The safeguards in these stories are somebody’s stick and rudder: the manual control you keep for the day the autopilot flies you into a mountain. Cutting it loose feels like buying speed. It isn’t:
You’re buying the worst version of yourself, at full throttle, with nothing left to grab.
—Gautam
Brad here again: The coëxistence of Anthropic’s giving a 6.7% equity ownership stake in return for $65 billion coëxists uneasily with Andrew Macdonald’s observation that Uber’s progammers’ use of AI in their code is still not connected to the company’s bottom line. The programmers may be building skills that will be useful in the future, but the rubber has not yet met the road—or, rather, consider this metaphor: The programmers are getting practice improving their stick-thwacking form, but the ass has not yet moved, and the programmers are still having to carry the load as well as thwacking the recalcitrant ass.
The two coexist, of course, because the perception is that variance is absolutely enormous and that we are not even in the realm of calculable risks.
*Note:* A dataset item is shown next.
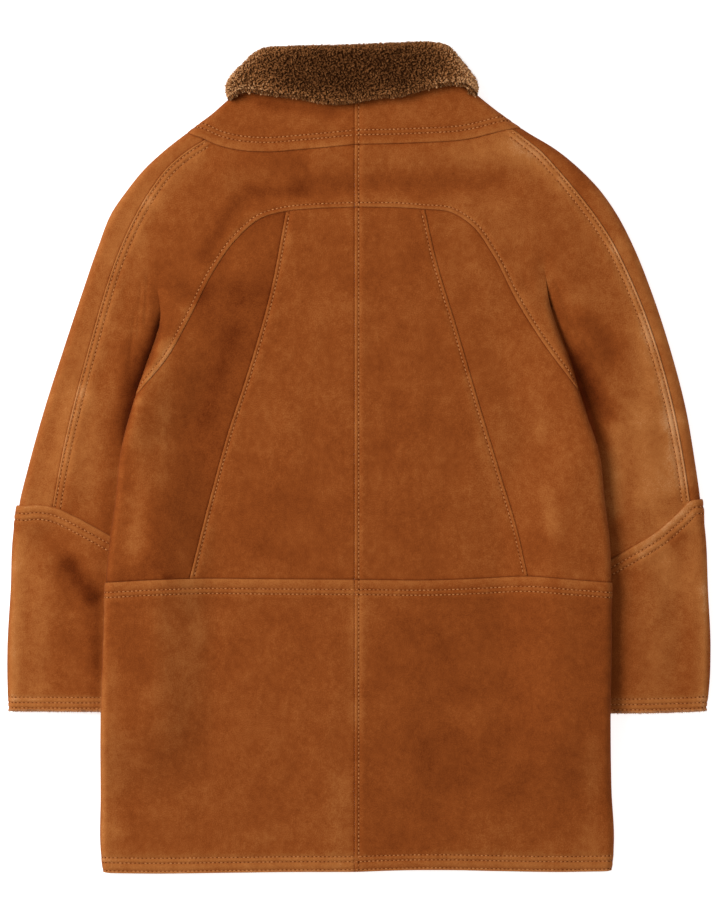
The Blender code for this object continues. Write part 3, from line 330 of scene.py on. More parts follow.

In such times of great uncertainty, the systems and organizations that survive will be those that prioritize robustness and optionality. They will not be the ones that equate marginal cost and benefit. They will, rather, be those that do a lot of things that look to be ex-ante and turn out to be ex-post wasteful, but one of which winds up generating the capabilities that actually matter in the unknown future. I see three major things going on here:
People paying $65 billion for a 1/15 stake of Anthropic’s equity are almost surely overpaying, but they are enmeshed in a system that makes not having a stake in Anthropic a career-destroying move should Anthropic turn out to be more than marginally profitable over the long run.
Uber and other tech companies telling their programmers to burn tokens on AI training as a way of investing in the future are also almost surely overpaying, but again they are enmeshed in a system that makes not building AI-capabilities now a career-destroying move in the future in which these technologies do turn out to be world-changing.
Consider the Amazons, Googles, Facebooks, and Microsofts spending fortunes building-out as a way of attempting to stay close enough to the frontier to keep Anthropic or Open-AI from breaching their moats and taking over their platform monopoly profits for themselves. They are also almost surely burning their shareholders’ money, but, again, they see an existential disruption threat.
These three episodes of likely massive overspending and overinvestment from the perspective of the bottom line, however, may well be not bad for society as a whole. We do underinvest in activities with powerful positive externalities, and exploring the spaces of new technologies is prime among those activities in which we underinvest. But that is an argument that applies to governments thinking about whether they should be taking steps to curb the current AI bubble, not an argument that those who are currently gung-ho and investing it have their heads screwed on right. Rather, those currently doubling down on the bubble should be thinking about building optionality and robustness instead.